One last positive point I want to express is the show’s soundtrack. The music in “Luke Cage” is fundamental to the experience of the series. It is soulful and reflects the setting of the show. From jazz to Wu Teng Clan, “Luke Cage” possesses a soundtrack that is as distinct yet varied as the characters who reside in the show. This show is as much about culture as it is superheroes.

As for negatives of the show, I really only have one and that is the use of villains. They are great villains, and the audience comes to know them really well, but I don’t feel the show’s runners gave the villains enough time to work through their plans. So much time was spent developing the villains as complex characters that less time was left for watching them execute their strategies against Luke Cage.

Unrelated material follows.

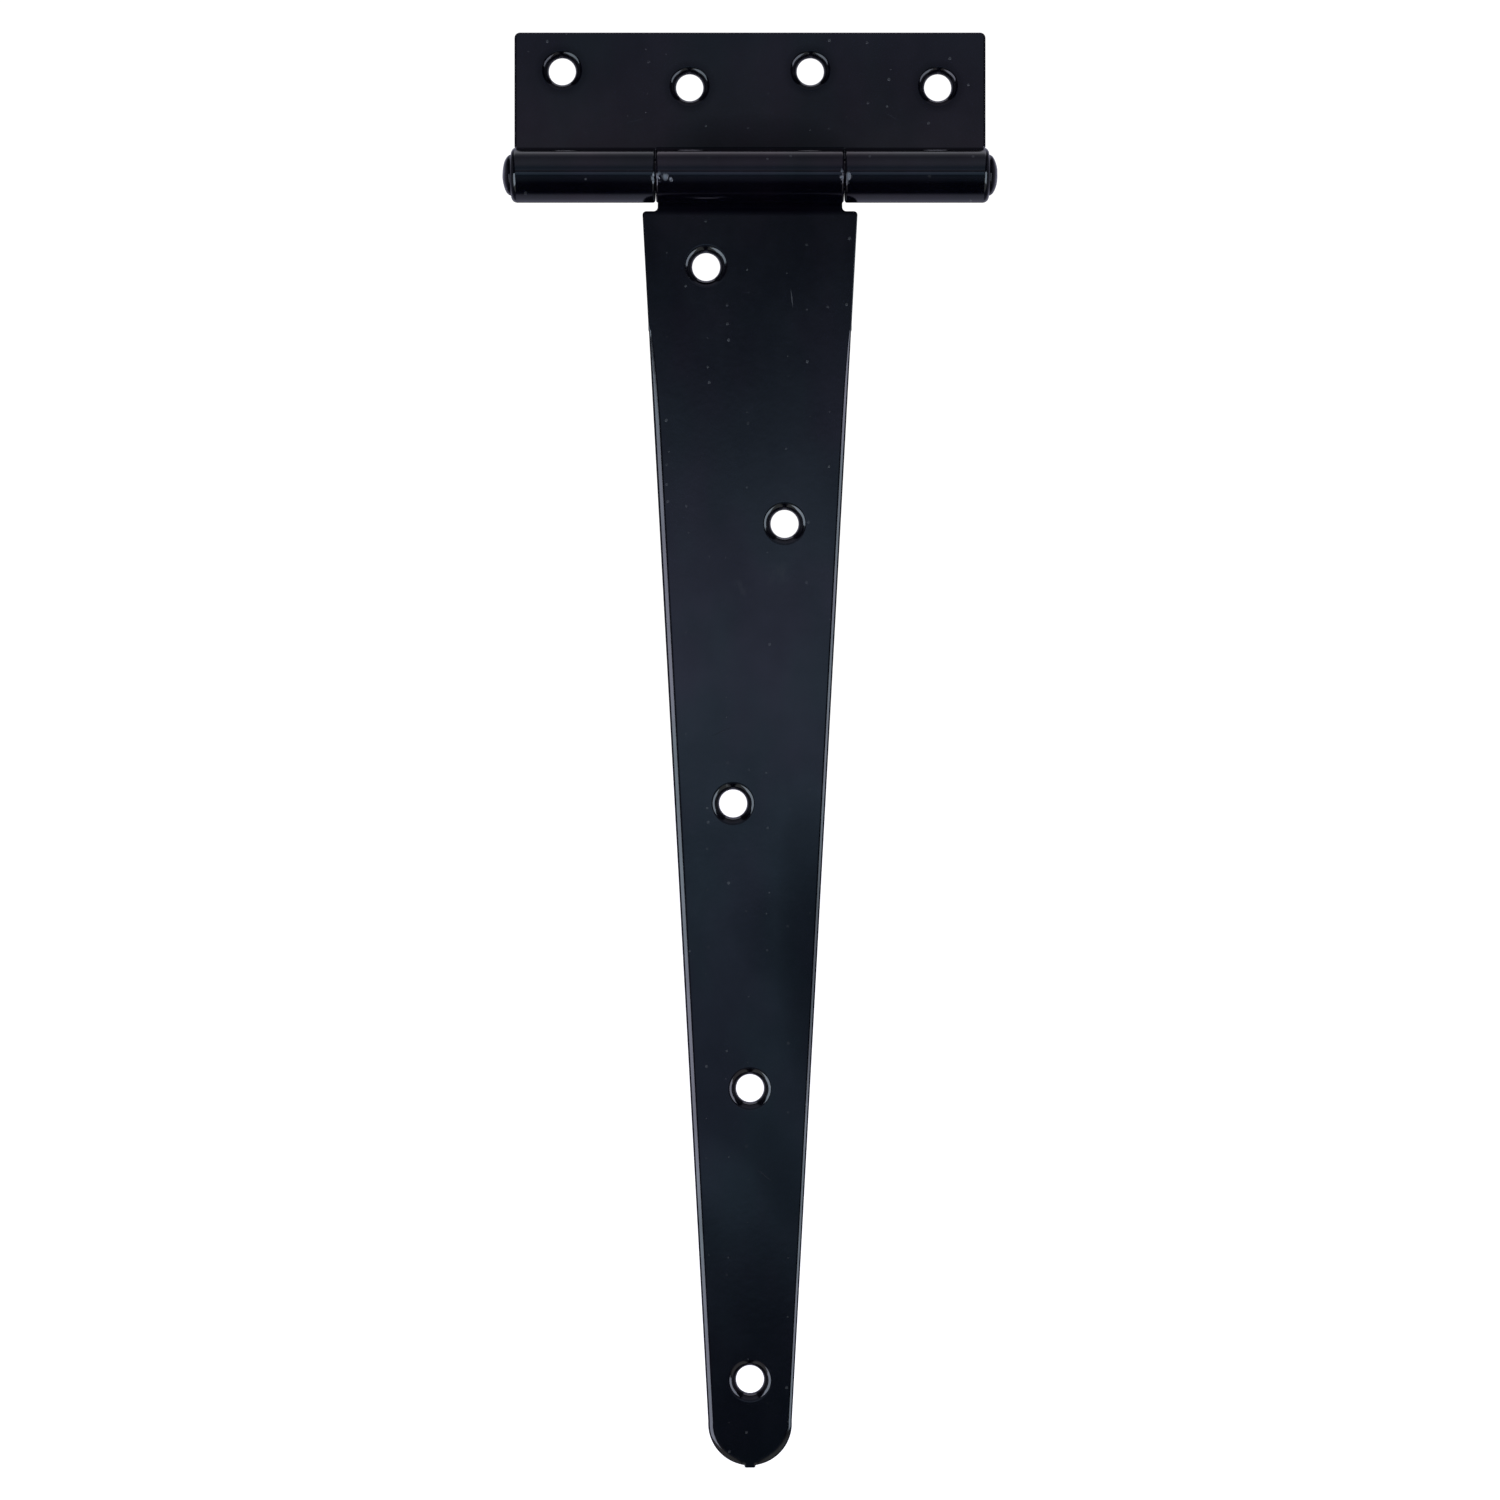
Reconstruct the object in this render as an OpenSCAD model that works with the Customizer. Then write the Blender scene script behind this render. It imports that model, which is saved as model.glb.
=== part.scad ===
// T hinge: a cross leaf and a long tapered strap, both rolled from sheet steel, that turn on one riveted pin.
// The origin is the middle of the pin. X runs along the pin, Z from the strap up to the leaf,
// and Y from the front of the hinge to the flat back that is screwed down.

/* [Sheet, pin and knuckles] */
// Thickness of the sheet that the leaf and the strap are pressed from
sheet_t = 2.5; // [2:0.1:3]
// Diameter of the pin
pin_d = 7.8; // [6:0.1:8]
// Radial play between the pin and the knuckles
pin_play = 0.05; // [0.02:0.01:0.1]
// Length of the barrel over its outer knuckles
barrel_w = 112.5; // [112.5:0.1:116]
// Width of the middle knuckle
middle_w = 44.2; // [43.8:0.1:46]
// Gap between the middle knuckle and each outer knuckle
knuckle_gap = 0.2; // [0.2:0.05:1]
// Rounding of the barrel's two outer ends
end_round = 1.4; // [0.6:0.1:1.6]
// Rounding of the knuckle ends that face each other
gap_round = 0.6; // [0.2:0.1:1]
// Slit that stays open where the rolled sheet comes back to its own face
seam_w = 0.25; // [0.15:0.05:0.4]

/* [Pin heads] */
// Diameter of a riveted pin head
head_d = 9.7; // [8.4:0.1:11]
// Height of a riveted pin head
head_h = 2.1; // [1:0.1:2.5]

/* [Cross leaf] */
// Width of the leaf along the pin
leaf_w = 111.5; // [108:0.1:112]
// Height of the leaf's top edge above the pin's axis
leaf_top = 34.4; // [32:0.1:40]
// Radius of the leaf's two top corners
leaf_corner = 1.3; // [0.5:0.1:4]
// Clearance of the leaf's cut-out above the middle knuckle
cutout_gap = 0.5; // [0.4:0.1:1.5]
// Places of the leaf's screw holes along the pin
leaf_hole_x = [-44.5, -14.3, 14.3, 44.5]; // [-48:0.1:48]
// Heights of the leaf's screw holes above the pin's axis
leaf_hole_z = [25.4, 21.6, 25.4, 21.6]; // [14:0.1:27]
// Diameter of a screw hole in the leaf
leaf_hole_d = 6.4; // [5:0.1:7.5]
// Radius of the rounded lip of a screw hole in the leaf
leaf_hole_lip = 1.7; // [0.3:0.1:1.8]

/* [Strap] */
// Length of the strap from the pin's axis to its tip
strap_len = 304.8; // [300:0.1:320]
// Width of the strap across its shoulders
shoulder_w = 51; // [48:0.1:54]
// Width of the strap's neck, where it comes down from the middle knuckle
neck_w = 43.7; // [40:0.1:43.7]
// Distance from the pin's axis down to the shoulders
shoulder_z = 7.9; // [7.6:0.1:11]
// Radius of the shoulders' outer corners
shoulder_corner = 0.8; // [0.4:0.1:2]
// Radius of the strap's round tip
tip_r = 9.92; // [9:0.01:11]
// Width of the small sheared tab left on the tip
tip_tab_w = 2.2; // [1:0.1:3]
// How far the tab stands out of the tip
tip_tab_h = 0.45; // [0.2:0.05:0.8]
// Distances below the pin's axis of the three staggered screw holes
stagger_z = [20.9, 81.8, 148.1]; // [16:0.1:180]
// Places across the strap of the three staggered screw holes
stagger_x = [-10.4, 8.2, -4]; // [-10.5:0.1:10.5]
// Distances below the pin's axis of the two screw holes on the centre line
centre_z = [215.6, 284.6]; // [190:0.1:290]
// Diameter of a screw hole in the strap
strap_hole_d = 6.6; // [5:0.1:7.5]
// Radius of the rounded lip of a screw hole in the strap
strap_hole_lip = 1.9; // [0.5:0.1:2]

/* [Hidden] */
$fn = 96;
paint = "#1b1c22";
bore_r = pin_d / 2 + pin_play;
barrel_r = bore_r + sheet_t;
middle_x = middle_w / 2;
neck_x = neck_w / 2;
knuckle_x = middle_x + knuckle_gap;
tip_z = strap_len - tip_r;
corner_z = shoulder_z + shoulder_corner;
// Angle between the strap's centre line and its edge, which runs from the shoulder's corner to touch the tip's circle
edge_reach = norm([shoulder_w / 2, tip_z - corner_z]);
taper = atan2(shoulder_w / 2, tip_z - corner_z) - asin(tip_r / edge_reach);
head_steps = 12;
eps = 0.01;

// Lays a flat outline, drawn as X and Z, into the sheet's place behind the pin
module sheet() {
    translate([0, barrel_r, 0])
        rotate([90, 0, 0])
            linear_extrude(height = sheet_t) children();
}

// Half outline of a round bar from lo to hi, with its outer corners rounded by round_lo and round_hi
module bar_profile(lo, hi, round_lo, round_hi) {
    polygon([
        [0, lo], [barrel_r - round_lo, lo], [barrel_r, lo + round_lo],
        [barrel_r, hi - round_hi], [barrel_r - round_hi, hi], [0, hi]
    ]);
    translate([barrel_r - round_lo, lo + round_lo]) circle(r = round_lo);
    translate([barrel_r - round_hi, hi - round_hi]) circle(r = round_hi);
}

// Solid bar of a knuckle along the pin's axis, before it is bored
module knuckle_bar(lo, hi, round_lo, round_hi) {
    rotate([0, 90, 0])
        rotate_extrude() bar_profile(lo, hi, round_lo, round_hi);
}

// Slit between the end of the roll and the sheet's front face, on the side that way gives: 1 above, -1 below
module seam(lo, hi, way) {
    translate([lo, bore_r - seam_w - eps, way > 0 ? 0 : -barrel_r])
        cube([hi - lo, seam_w, barrel_r]);
}

// The bore that runs on the pin
module pin_bore() {
    rotate([0, 90, 0])
        cylinder(r = bore_r, h = barrel_w + 2, center = true);
}

// Cutter of a screw hole at x and z, with a rounded lip on the front face
module screw_hole(x, z, d, lip) {
    translate([x, barrel_r - sheet_t, z])
        rotate([-90, 0, 0])
            rotate_extrude() {
                translate([0, -1]) square([d / 2, sheet_t + 2]);
                difference() {
                    translate([0, -1]) square([d / 2 + lip, 1 + lip]);
                    translate([d / 2 + lip, lip]) circle(r = lip);
                }
            }
}

module leaf_outline() {
    half = leaf_w / 2;
    difference() {
        union() {
            polygon([
                [-half, 0], [-half, leaf_top - leaf_corner], [leaf_corner - half, leaf_top],
                [half - leaf_corner, leaf_top], [half, leaf_top - leaf_corner], [half, 0]
            ]);
            for (side = [-1, 1])
                translate([side * (half - leaf_corner), leaf_top - leaf_corner]) circle(r = leaf_corner);
        }
        translate([-knuckle_x, -1]) square([2 * knuckle_x, barrel_r + cutout_gap + 1]);
    }
}

module strap_outline() {
    half = shoulder_w / 2;
    touch_x = tip_r * cos(taper);
    touch_z = tip_z + tip_r * sin(taper);
    polygon([
        [-neck_x, 0], [neck_x, 0], [neck_x, -shoulder_z], [half - shoulder_corner, -shoulder_z],
        [half, -corner_z], [touch_x, -touch_z], [-touch_x, -touch_z], [-half, -corner_z],
        [shoulder_corner - half, -shoulder_z], [-neck_x, -shoulder_z]
    ]);
    for (side = [-1, 1])
        translate([side * (half - shoulder_corner), -corner_z]) circle(r = shoulder_corner);
    translate([0, -tip_z]) circle(r = tip_r);
    translate([-tip_tab_w / 2, -strap_len - tip_tab_h]) square([tip_tab_w, tip_r]);
}

module cross_leaf() color(paint)
    difference() {
        union() {
            sheet() leaf_outline();
            knuckle_bar(-barrel_w / 2, -knuckle_x, end_round, gap_round);
            knuckle_bar(knuckle_x, barrel_w / 2, gap_round, end_round);
        }
        pin_bore();
        seam(-barrel_w / 2 - 1, -knuckle_x + 1, 1);
        seam(knuckle_x - 1, barrel_w / 2 + 1, 1);
        for (i = [0 : len(leaf_hole_x) - 1])
            screw_hole(leaf_hole_x[i], leaf_hole_z[i], leaf_hole_d, leaf_hole_lip);
    }

module strap() color(paint)
    difference() {
        union() {
            sheet() strap_outline();
            knuckle_bar(-middle_x, middle_x, gap_round, gap_round);
        }
        pin_bore();
        seam(-middle_x - 1, middle_x + 1, -1);
        for (i = [0 : len(stagger_z) - 1])
            screw_hole(stagger_x[i], -stagger_z[i], strap_hole_d, strap_hole_lip);
        for (z = centre_z)
            screw_hole(0, -z, strap_hole_d, strap_hole_lip);
    }

// Half outline of a domed head: a quarter of an ellipse, from its rim to its top
function head_arc(end) = [
    for (step = [0 : head_steps])
        let (a = 90 * step / head_steps)
            [head_d / 2 * cos(a), end * (barrel_w / 2 + head_h * sin(a))]
];

function backward(points) = [for (i = [len(points) - 1 : -1 : 0]) points[i]];

// A straight rod with both ends hammered over into low domes
module hinge_pin() color(paint)
    rotate([0, 90, 0])
        rotate_extrude()
            polygon(concat(
                backward(head_arc(-1)),
                [[pin_d / 2, -barrel_w / 2], [pin_d / 2, barrel_w / 2]],
                head_arc(1)
            ));

cross_leaf();
strap();
hinge_pin();
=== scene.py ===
"""T hinge in black enamel: two rolled plates of sheet metal and a riveted pin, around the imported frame.

Each plate is drawn flat, as the blank it is pressed from, with its edges and screw holes rounded over.
Its end is then rolled round the pin. Lengths are in millimetres until a mesh is made.
"""
import math

import bmesh
import bpy
import numpy as np
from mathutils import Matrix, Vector, geometry, noise


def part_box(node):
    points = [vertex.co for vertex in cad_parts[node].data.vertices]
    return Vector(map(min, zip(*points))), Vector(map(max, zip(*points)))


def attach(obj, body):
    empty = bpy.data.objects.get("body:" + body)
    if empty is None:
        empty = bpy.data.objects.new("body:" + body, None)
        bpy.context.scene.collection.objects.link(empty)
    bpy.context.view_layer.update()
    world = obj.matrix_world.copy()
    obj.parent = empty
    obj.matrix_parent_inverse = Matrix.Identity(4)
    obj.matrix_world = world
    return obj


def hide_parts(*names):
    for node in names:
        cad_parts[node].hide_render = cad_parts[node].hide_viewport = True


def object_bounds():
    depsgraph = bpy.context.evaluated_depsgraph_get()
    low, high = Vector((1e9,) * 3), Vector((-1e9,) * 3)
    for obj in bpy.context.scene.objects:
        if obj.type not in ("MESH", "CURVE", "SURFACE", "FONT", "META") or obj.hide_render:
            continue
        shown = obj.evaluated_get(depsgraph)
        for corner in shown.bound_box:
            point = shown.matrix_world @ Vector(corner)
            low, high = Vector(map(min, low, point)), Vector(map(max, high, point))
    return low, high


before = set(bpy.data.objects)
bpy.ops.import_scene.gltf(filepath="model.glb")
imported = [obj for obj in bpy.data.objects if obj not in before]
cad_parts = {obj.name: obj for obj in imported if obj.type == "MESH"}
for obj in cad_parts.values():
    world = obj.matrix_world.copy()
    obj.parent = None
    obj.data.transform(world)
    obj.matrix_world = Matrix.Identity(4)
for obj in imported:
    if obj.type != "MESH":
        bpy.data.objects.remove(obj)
CAD_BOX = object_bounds()
MM = 0.001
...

I would have liked to see a more sustained focus on the villains in action. They were so complex and dynamic that they deserved more time on screen actually being the bad guys.

In the end, “Luke Cage” is a new kind of superhero story, one that truly lives in its location and breathes in the surrounding culture. The villains are dynamic yet slightly underused, and the titular hero is relatable yet fantastical. It takes a while for the action to pick up, but the story is so good that it doesn’t seem to detract from the experience.

“Luke Cage” won’t be a show for everyone, even among superhero fans, but for those who find pleasure in the narrative and immersion in culture, it will be a story that will stand out for a long time to come.

I give Luke Cage season one 8 out of 10.